A. 補償額を合算できないもの | 傷害死亡、後遺障害 | 複数ある保険の内で、傷害死亡・後遺障害の補償額が最も高い金額が適用されます。例えば、傷害死亡が1,000万円と5,000万円の2つの海外旅行保険に加入していた場合、合算はできず金額が高い方の5,000万円までしか補償されません。 |
B. 補償額を合算できるもの | 疾病治療、傷害治療、賠償責任など A 以外 | 例えば、疾病治療の補償が200万円と300万円の2つの海外旅行保険に加入していた場合、合算して500万円までの疾病治療費が補償されます。 |
クレジットカードの保険を複数持っていた場合
下記の場合、「合算後の補償額=利用できる補償内容」となります。都度加入タイプの保険に比べると、重要度が高い疾病・傷害治療の項目でまだまだ弱いですが、かなり心強くはなりました。カードの枚数が増えれば、それだけ補償を手厚くすることができます。
保険項目 | カードAの補償額 | カードBの補償額 | 合算後の補償額 |
---|---|---|---|
傷害死亡・後遺障害 | 5,000万円 | 2,000万円 | 5,000万円 ※高い方が上限 |
疾病治療 | 300万円 | 200万円 | 500万円 |
傷害治療 | 300万円 | 200万円 | 500万円 |
携行品損害 | 30万円 | 20万円 | 50万円 |
賠償責任 | 3,000万円 | 2,000万円 | 5,000万円 |
救援者費用 | 200万円 | 200万円 | 400万円 |
ここで注意しなければならないのが、クレジットカードの保険は、「自動付帯」のものと「利用付帯」のものがある点です。利用付帯のものは出国までに利用可能な状態になるるよう考慮してください。
利用付帯のクレジットカードが複数あっても、すべて利用可能にすることが難しい場合がありますので、自動付帯のクレジットカードを組み合わせると良いでしょう。

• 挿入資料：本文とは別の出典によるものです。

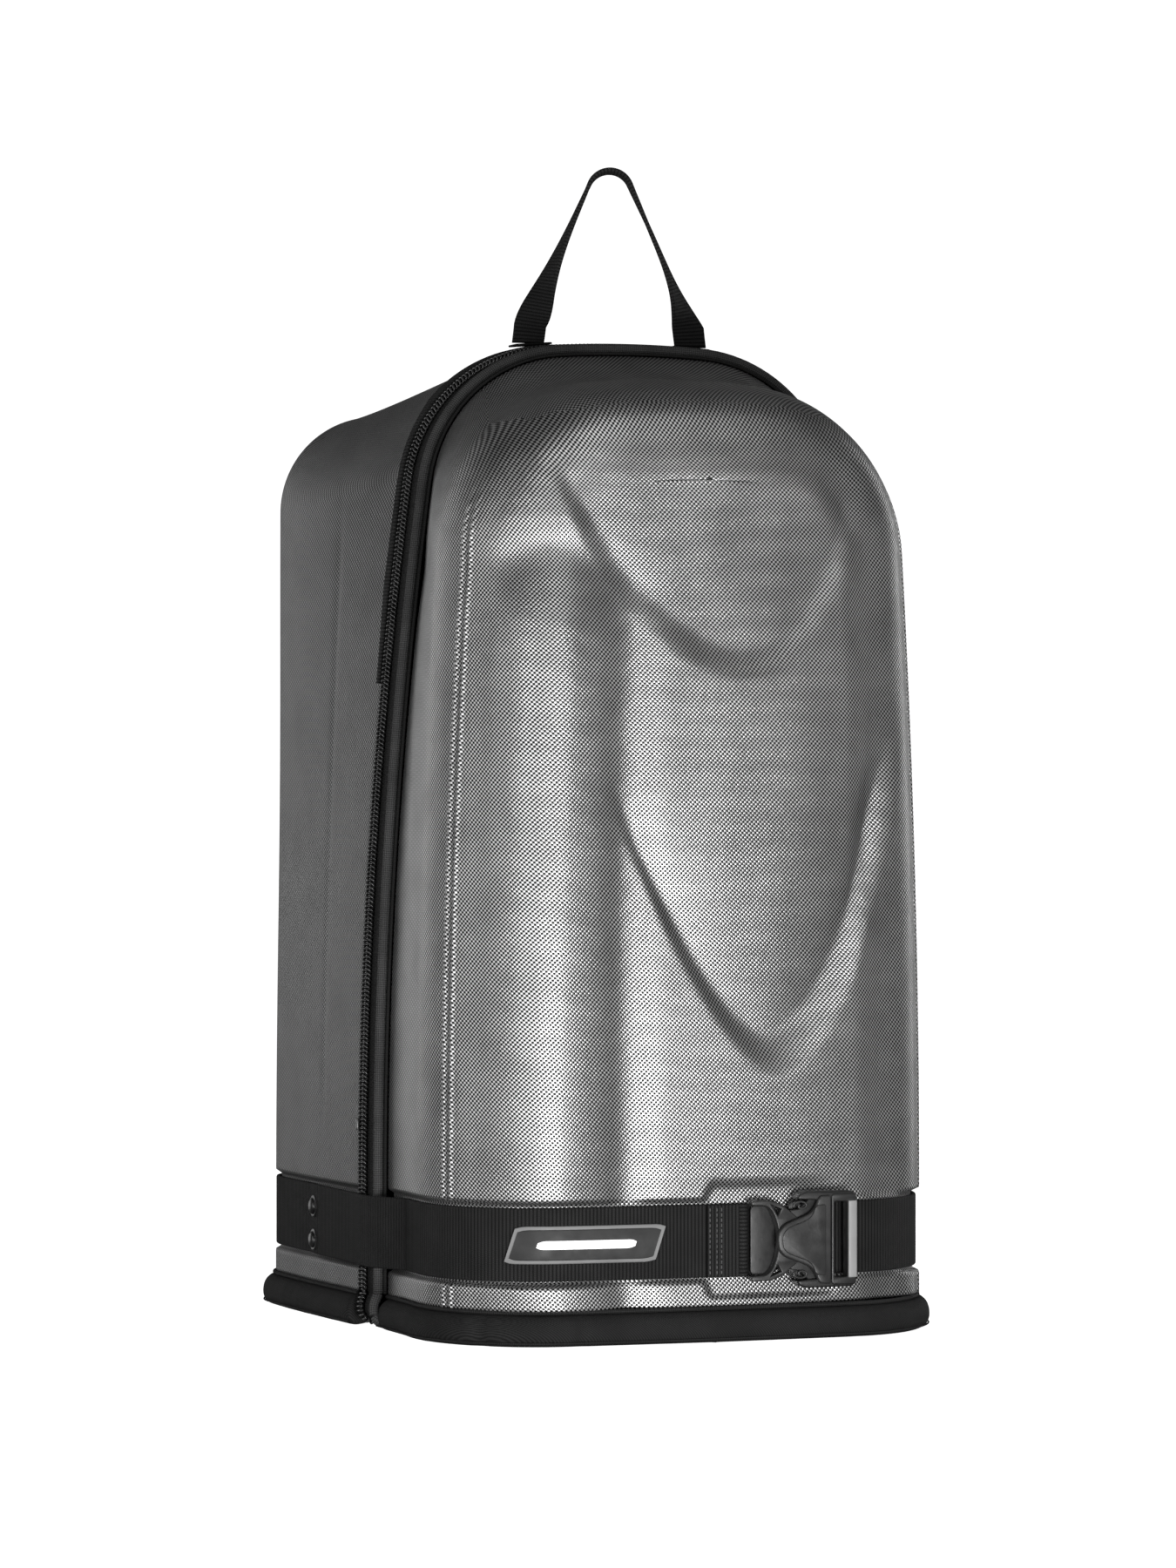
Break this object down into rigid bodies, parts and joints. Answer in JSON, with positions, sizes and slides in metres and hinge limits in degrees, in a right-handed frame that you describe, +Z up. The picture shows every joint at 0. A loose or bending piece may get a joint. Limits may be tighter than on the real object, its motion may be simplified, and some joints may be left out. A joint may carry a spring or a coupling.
{
  "type": "shoe bag",
  "caption": "Hard-shell zipped shoe case with a woven moulded skin, cinch strap with side-release buckle and top handle.",
  "frame": {"origin": "centre of the base on the surface that the case stands on", "axes": "+Z up, the sculpted front shell faces -Y, +X is to the right when facing the front"},
  "size_m": [0.209, 0.2246, 0.4108],
  "materials": {
    "shell_skin": "satin woven laminate",
    "lining": "brushed knit",
    "zip_tape": "herringbone tape",
    "zip_coil": "gloss coil",
    "piping": "braided cord",
    "piping_black": "braided cord",
    "webbing": "ribbed webbing",
    "base_fabric": "heavy twill",
    "board": "matte",
    "badge_rubber": "moulded",
    "buckle_plastic": "fine texture",
    "rivet_black": "black",
    "slider_metal": "gunmetal",
    "metal_trim": "plain"
  },
  "bodies": {
    "case_back": {"back_shell": "shell_skin", "back_lining": "lining", "zip_tape_back": "zip_tape", "zip_coil_back": "zip_coil", "zip_tails": "zip_tape", "zip_end_stops": "metal_trim", "top_band": "webbing", "handle_tabs": "webbing", "base_band_back": "base_fabric", "base_band_front": "base_fabric", "base_piping": "piping_black", "base_panel": "base_fabric", "base_board": "board", "base_lining": "lining", "hinge_strip": "base_fabric", "strap_rear": "webbing", "strap_rivets": "rivet_black", "rivet_washers": "metal_trim"},
    "case_front": {"front_shell": "shell_skin", "front_lining": "lining", "zip_tape_front": "zip_tape", "zip_coil_front": "zip_coil", "edge_piping": "piping"},
    "slider": {"zip_slider": "slider_metal"},
    "pull": {"zip_pull": "slider_metal"},
    "handle": {"handle_loop": "webbing"},
    "strap_left": {"strap_left": "webbing", "strap_badge": "badge_rubber", "buckle_male": "buckle_plastic"},
    "prong_upper": {"buckle_prong_upper": "buckle_plastic"},
    "prong_lower": {"buckle_prong_lower": "buckle_plastic"},
    "strap_right": {"strap_right": "webbing", "buckle_female": "buckle_plastic"}
  },
  "joints": [
    {"name": "shell_open", "type": "hinge", "parent": "case_back", "child": "case_front", "pos_m": [0, -0.1047, 0.0125], "axis": [1, 0, 0], "range_deg": [0, 90]},
    {"name": "strap_left_swing", "type": "hinge", "parent": "case_back", "child": "strap_left", "pos_m": [-0.0984, 0.0273, 0.0345], "axis": [0, 0, 1], "range_deg": [-135, 0]},
    {"name": "strap_right_swing", "type": "hinge", "parent": "case_back", "child": "strap_right", "pos_m": [0.0984, 0.0273, 0.0345], "axis": [0, 0, 1], "range_deg": [0, 135]},
    {"name": "slider_travel", "type": "hinge", "parent": "case_back", "child": "slider", "pos_m": [-1.7625, -0.0107, 0.05], "axis": [0, -1, 0], "range_deg": [0, 6.3]},
    {"name": "pull_swing", "type": "hinge", "parent": "slider", "child": "pull", "pos_m": [0.10016, -0.0107, 0.08], "axis": [0, -1, 0], "range_deg": [0, 150]},
    {"name": "handle_flop", "type": "hinge", "parent": "case_back", "child": "handle", "pos_m": [0, -0.0021, 0.34906], "axis": [1, 0, 0], "range_deg": [-75, 75]},
    {"name": "prong_upper_press", "type": "hinge", "parent": "strap_left", "child": "prong_upper", "pos_m": [0.0264, -0.10767, 0.04305], "axis": [0, 1, 0], "range_deg": [0, 12], "stiffness_Nm_per_rad": 0.05},
    {"name": "prong_lower_press", "type": "hinge", "parent": "strap_left", "child": "prong_lower", "pos_m": [0.0264, -0.10767, 0.02595], "axis": [0, -1, 0], "range_deg": [0, 12], "stiffness_Nm_per_rad": 0.05}
  ],
  "couplings": [
    {"joint": "strap_left_swing", "follows": "shell_open", "ratio": -1.5},
    {"joint": "strap_right_swing", "follows": "shell_open", "ratio": 1.5}
  ]
}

年会費無料で保険が自動付帯するクレジットカード(例)
- エポスカード(2023年10月より利用付帯に変更)
- 学生専用ライフカード(18~25歳の学生)
※年会費有料のクレジットカードであれば、保険が自動付帯するカードは多数あります。
※2023年3月25日時点の情報です。
利用付帯のクレジットカードの使い方
カード会社によって規則は異なりますが、海外渡航で使用する下記の運賃をカード払いにすると保険が利用できるようになる場合が多いです。
- 航空券
- 空港までの電車賃やタクシー代など公共交通機関
例えば、1枚の自動付帯、2枚の利用付帯の3枚の保険付きカードを持っていたとします。下記の支払い各々のクレジットカードで行うことで3枚とも保険利用できるようになります。
- カードA (自動付帯):何もしないでOK
- カードB (利用付帯):航空券を購入
- カードC (利用付帯):空港までの電車賃支払い
ただし、楽天カード(一般カード)など一部のカード会社では、公共交通機関の支払いでは保険利用が認められないため、お持ちのカードの利用条件を必ず確認してください。
クレジットカードの申込みは注意が必要
保険付きクレジットカードが必要だからといって、同時期に複数枚を申し込むのはやめましょう。カード会社各社は顧客の信用情報を共用しているため、このような申込みを行うとどのカードも審査に落ちる可能性が高くなります。
※保険によって内容・規則は異なります。この記事の内容はすべてを網羅したものではないため、必ずご利用の保険会社の規約をご確認ください。